Upon the difficulty of securing collectors, Frothingham remarks: "If it be such a good Cause, and no good men in the Society, to undertake that good Work, surely then such a Society is awfully declined, if that is the case." Frothingham quotes the Suttler of the "Dialogue" as saying, "We have good reason to believe, that if this Hedge of human Laws, and Enclosure of Order round the Church, were wholly broken down, and taken away, there would not be, ('t is probable) one regular visible Church left subsisting in this land, fifty years hence, or, at most, not many. "To this, Frothingham replied that if by the "visible church, here spoken of," is meant "Anti-Christ's Church, we should be apt to believe it," for "it needs Civil Power, Rates and Prisons to support it. But if the Gospel Church, set up at first without the aid of civil power could continue and spread, why can't it subsist without the Civil Power now as well as then?" "To this day," this author adds, "the true Church of Christ is in bondage, by usurping Laws that unrighteously intrude upon her ecclesiastical Rights and civil Enjoyments; …. And Wo! Wo! to New England! for the God-provoking Evil, which is too much indulged by the great and mighty in the Land. The cry of oppression is gone up into the ears of the Lord God of Sabbaoth."

Frothingham thrusts at the payment or support of the ministry by taxation in his assertion that "there is no instance of Paul's entering into any civil Contract or Bargain, to get his wages or Hire, in all his Epistles; but we have frequent accounts of his receiving free contributions."[136] (Here, he but repeats a part of the Baptist protest in the Wightman-Bulkley debate of 1707.) Frothingham states that "the scope and burden of it [his book] were to shew … both from scripture and reason that the standing ministers and Churches in this Colony [Connecticut] are not practising in the rule of God's word."

The book at once commanded the attention desired by its author. It drew upon Frothingham the concentrated odium of the Rev. Moses Bartlett, pastor of the Portland church, in a fifty-four-paged pamphlet entitled "False and Seducing Teachers." Among such Bartlett includes and roundly denounces Frothingham and the two Paines, Solomon and his brother Elisha. Elisha Paine had removed to Long Island. Returning to Canterbury for some of his household goods, he was seized by the sheriff for rates overdue, and thrown into Windham jail.[137] After waiting some weeks for his release, he sent the following bold and spicy letter to the Canterbury assessors:—

To you gentlemen, practioners of the law from your prisoner in Windham gaol, because his conscience will not let him pay a minister that is set up by the laws of Connecticut, contrary to his conscience and consent.

The Roman Emperor was called Pontifex Maximus, because he presided over civil and ecclesiastical affairs; which, is the first beast that persecuted the Christians that separated from the Established religion, which they call the holy religion of their forefathers; and by their law, fined, whipped, imprisoned and killed such as refused obedience thereto.
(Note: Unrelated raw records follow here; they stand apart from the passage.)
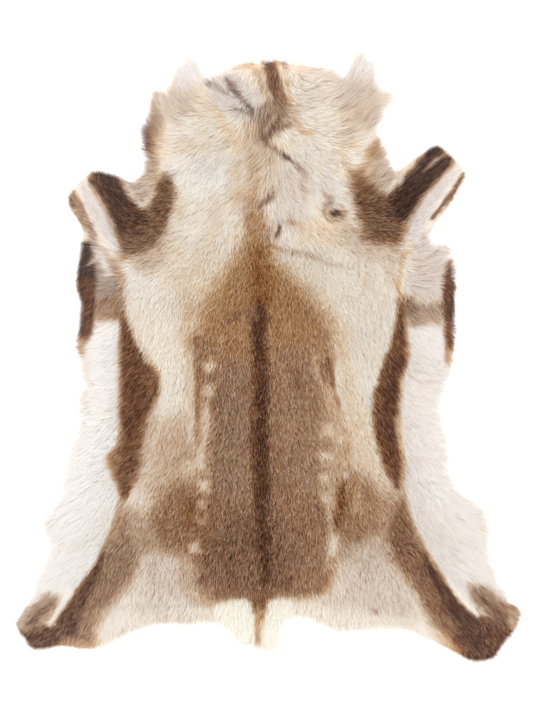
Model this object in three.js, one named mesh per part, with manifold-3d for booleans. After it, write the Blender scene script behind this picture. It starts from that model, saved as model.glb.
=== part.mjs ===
// A whole tanned reindeer hide, hair side up, lying flat. Millimetres, +Z up.
// +Y points to the neck and +X to the hide's right edge as it is seen from above with the neck up.
// It is one skin, so it is one solid: the leather underneath and the pile above it,
// cut to the outline that the hair reaches and as high as the hair stands.
// The origin is on the underside, in the middle of the hide's box.

import * as THREE from 'three';
import { mergeVertices } from 'three/addons/utils/BufferGeometryUtils.js';
import Module from 'manifold-3d';

// Driving dimensions
const EDGE_HEIGHT = 7; // the pile right at the hide's edge
const EDGE_RISE = 70; // how far in from the edge the pile reaches its full height
const LEAST_HEIGHT = 5; // leather and short hair at the bottom of the deepest crease
const LOCK_WAVE = 3.5; // how far locks of hair stand in and out along the edge
const LOCK_LENGTH = 75; // from one such lock to the next
const LOCK_BEAT = 0.37; // a slower wave at this share of the locks' own pace makes them uneven
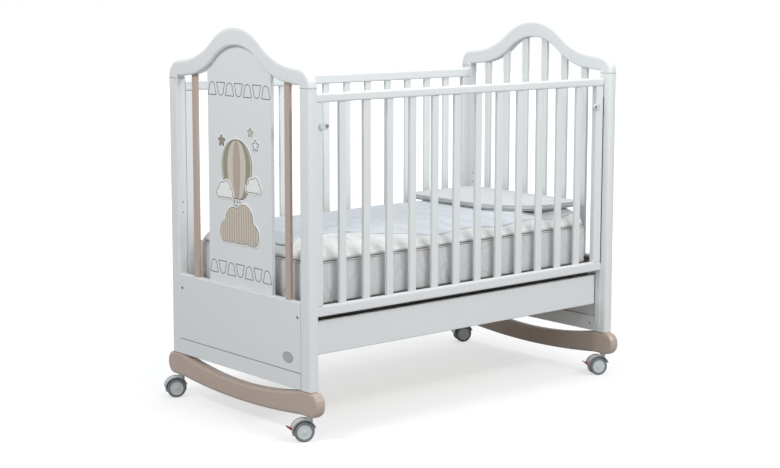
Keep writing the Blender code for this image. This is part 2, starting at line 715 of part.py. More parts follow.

We all own that the Pope or Papal throne is the second beast, because he is the head of the ecclesiastical, and also meddles in civil affairs…. He also compels all under him to submit to his worship, decrees and laws, by whips, fines, prisons, fire and fagots. Now what your prisoner requests of you is a clear distinction between the Ecclesiastical Constitution of Connecticut, by which I am now held in prison, and the aforesaid two thrones or beasts in the foundation, constitution and support thereof. For if by Scripture and reason you can show they do not all stand on the throne mentioned in Psalm xciv: 20, but that the latter is founded on the Rock Christ Jesus, I will confess my fault and soon clear myself of the prison. But if this Constitution hath its rise from that throne … better is it to die for Christ, than to live against him.

From an old friend to this civil constitution, and long your prisoner.

ELISHA PAINE.

WINDHAM JAIL, Dec. 11, 1752.

In 1744, in addition to his memorials and letters, Solomon Paine had published "A Short View of the Constitution of the Church of Christ, and the Difference between it and the Church Established in Connecticut." Frothingham, when alluding to Moses Bartlett's denunciation of himself and Paine, refers to this book in his remark, "Elder Paine and myself have labored to prove, and I think it evident, that the religious Constitution of this Colony is not founded upon the Scriptures of truth, but upon men's inventions."